Ainda em 2014, considerou realizar a gravação na Venezuela, país conhecido por sua vibrante cena musical erudita – e por ser terra de Gustavo Dudamel, maestro-celebridade de 35 anos.
Tornou-se necessário, então, ter dinheiro suficiente para pagar também passagens aéreas e diárias de hotel, além de cachês, aluguel de estúdio, mixagem, masterização e prensagem. No fim das contas, viabilizou o projeto por meio de quatro fontes de recursos: edital Música Minas, apoio direto do BDMG, Fundo Municipal de Cultura e crowdfunding.
A parte do sexteto foi gravada este mês no estúdio da família do flautista Alexandre Andrés, no interior de Minas, fazendo com que apenas Martini e o maestro convidado para a projeto tivessem de viajar.
“A Venezuela vive crise das piores no mundo. Aqui no hotel, que é bom, o almoço custa US$ 5. As coisas são muito baratas para nós, mas não para eles. E seria ainda mais se fosse dois anos atrás. A alta do dólar também fez esse projeto demorar. Quando comecei a negociar, era um preço. Agora é o dobro. A orquestra me cobra em dólar”, diz.
Com a presença do pianista e do maestro, foram nove ensaios em quatro dias, mas os venezuelanos vinham estudando há meses, pois receberam as partituras antecipadamente.
“Encontrei muito profissionalismo aqui. Tem muito músico se formando aqui e só Caracas tem sete orquestras profissionais. O nível é muito alto. A filarmônica mineira, por exemplo, que deve ser a segunda ou terceira do Brasil, é recheada de estrangeiros. Isso é ótimo para a cidade, mas mostra a diferença em relação ao Brasil na formação de músicos”, observa.
Ciente de que há, no país vizinho, “propaganda exacerbada” em torno disso (sobretudo enfocando o El Sistema, programa de formação musical do governo), Martini relativiza: “Algumas orquestras se ressentem de falta de investimento do governo, incluindo a com que gravei. Ela não faz parte do El Sistema, que é voltado para jovens carentes. As demais vivem com pouco recurso e todos aqui falam em superar a crise com criatividade. Eles sabem que não estão ficando ricos com este trabalho, mas que poderá abrir portas em médio ou longo prazo”.

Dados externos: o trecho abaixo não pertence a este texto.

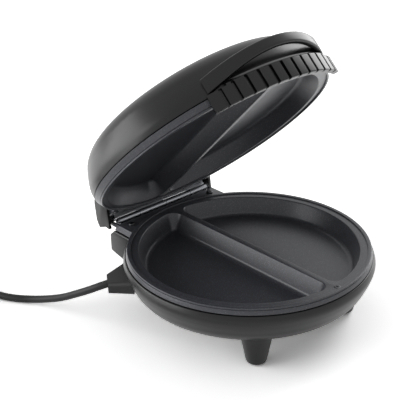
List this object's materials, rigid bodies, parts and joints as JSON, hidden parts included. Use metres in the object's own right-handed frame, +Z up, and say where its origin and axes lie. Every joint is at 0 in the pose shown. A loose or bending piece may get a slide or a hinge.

O pianista pretende voltar a Caracas – desta vez com seu sexteto – para concerto de lançamento do disco. “É mais complicado trazê-los para cá, mas não impossível. Não é uma lei de incentivo que fará isso e o caminho terá de ser outro.
Na sua avaliação, portas podem se abrir no Brasil com o disco na mão, como encontrar orquestra que queira tocar a obra e receber outras encomendas. “Até agora, era só um monte de bolinhas na partitura”, brinca. No momento, ele negocia edições do álbum aqui e no Japão.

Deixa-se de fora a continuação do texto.